An excavator operating in a mine from sunrise to sunset might see ambient temperature climb from -20 °C to 30 °C. If the machine is shut down during lunch break, the cylinder rods cool rapidly while the piston seals remain warm for a longer period. This transient creates a momentary loss of rod seal interference, and atmospheric moisture, drawn in by the cooling contraction, condenses inside the rod wiper seal area. The subsequent freeze–thaw cycle can form ice crystals that gouge the seal lips, leading to chronic leaking. Operators who ignore this often chase leaks with repeated seal replacements, never realizing that an insulating blanket around the cylinder barrel would solve the problem by reducing the temperature swing.

Winterization kits for mobile hydraulic equipment often include thermal insulation for cylinders and reservoirs, but these are often removed or damaged during the summer months. A more robust solution involves using seal materials specifically formulated for wide temperature ranges, such as low-temperature FKM or HNBR compounds that maintain flexibility even at -40 °C. These materials cost more but eliminate the need for seasonal seal changes and reduce cold-weather leakage.

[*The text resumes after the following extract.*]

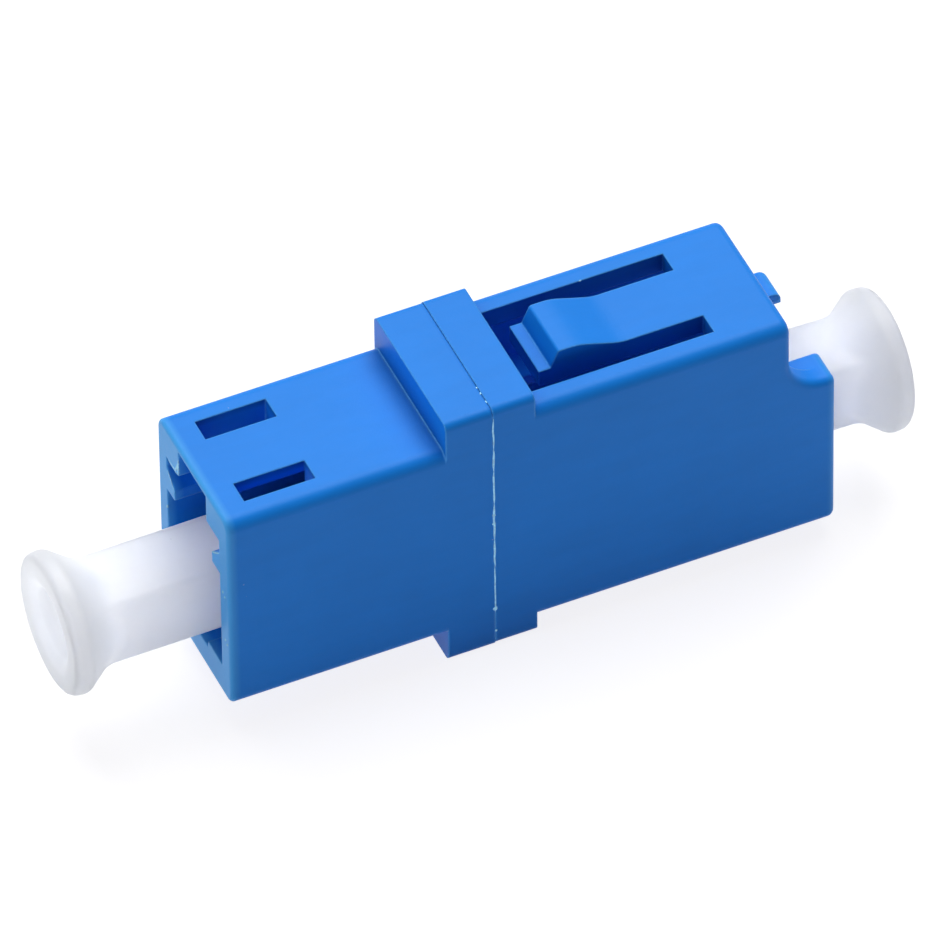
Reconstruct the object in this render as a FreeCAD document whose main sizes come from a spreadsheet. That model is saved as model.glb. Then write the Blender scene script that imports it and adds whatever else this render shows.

Industrial Press Seals and Frequent Heat Cycles

A heating press used to laminate composite materials cycles between 180 °C and 50 °C every 15 minutes. The hydraulic clamping cylinders initially used standard FKM seals, but after only two months, leakage at the rod seal became unacceptable. Investigation revealed that the rapid thermal cycling caused the aluminum cylinder head to expand and contract so aggressively that the seal housing distorted, pinching the seal at the parting line and causing extrusion. The fix involved switching to a steel cylinder head with a lower CTE and adding a thermal barrier plate between the hot platen and the cylinder, which reduced head temperature by 40 °C and eliminated the transient gap.

This case highlights the importance of considering the thermal mass and time constants of the components. The aluminum head had low thermal mass and high thermal conductivity, so it responded quickly to the platen temperature changes. The steel head had higher thermal mass, which dampened the temperature swings and reduced the amplitude of thermal expansion cycles. In applications with rapid thermal cycling, designers should favor materials with lower CTE and higher thermal mass to smooth out temperature transitions.

Aerospace Actuator Reliability Demands

Flight control actuators experience rapid temperature changes from sea level to cruising altitude, with skin temperatures varying from -55 °C to over 100 °C near engine bleed ducts. Seal failures here are not an option. The industry uses spring-energized PTFE seals housed in titanium alloys where the CTE mismatch is managed by precise spring force curves that compensate for housing expansion. Testing involves thousands of thermal cycles in a thermal vacuum chamber, with leakage monitored at all pressure and temperature combinations. The knowledge gained from these high-performance applications eventually trickles down to industrial and mobile equipment, highlighting the universal importance of managing thermal expansion.

The aerospace approach to thermal management also includes redundant seal systems, where a primary seal handles normal operating conditions and a secondary seal provides backup in case of primary seal failure due to thermal events. This redundancy, while expensive, demonstrates the length to which engineers must go when thermal failures are unacceptable. Industrial applications that cannot tolerate unplanned downtime, such as continuous process manufacturing, are increasingly adopting similar dual-seal configurations.

Emerging Technologies for Thermally Resilient Sealing

The next generation of hydraulic seals may incorporate smart materials and embedded sensors. Shape memory alloys (SMA) such as Nitinol can be used as energizing springs that tighten when exposed to heat, counteracting the relaxation of the polymer seal. This self-adjusting feature maintains consistent contact pressure across a wide temperature band. Additionally, nanocomposite elastomers loaded with graphene or carbon nanotubes exhibit lower CTE and better thermal conductivity, spreading heat more uniformly and preventing hot-spot damage. Some research facilities are experimenting with seals that integrate thin-film strain gauges to monitor contact stress in real time, transmitting data to the machine control system for predictive maintenance alerts.

Additive manufacturing also opens possibilities. 3D-printed metallic seal housings with graded CTE through lattice structures could match the expansion of the elastomer more closely. While still in the development phase, such approaches promise to reduce the compromise between thermal robustness and sealing performance. Ultimately, as hydraulic systems push toward higher pressures and wider temperature ranges, the understanding and active management of thermal expansion will remain at the heart of seal integrity.

Self-healing elastomers represent another frontier. These materials incorporate microcapsules of healing agents that rupture when a crack forms, releasing a polymerizing agent that seals the crack. In thermal cycling applications, where microcracks develop from repeated expansion and contraction, self-healing materials could autonomously repair damage before it propagates to leakage. Early prototypes have shown promise in laboratory tests, but commercial products for hydraulic sealing are still several years away.

The integration of machine learning with thermal monitoring systems offers predictive capabilities that were previously impossible. By training models on historical temperature data and seal failure records, operators can predict with reasonable accuracy when a seal will fail under specific thermal conditions. These predictive models allow for just-in-time replacement, minimizing downtime while avoiding premature seal changes. As sensor costs continue to decrease and computational power becomes more accessible, these AI-driven approaches will become standard practice in thermal seal management.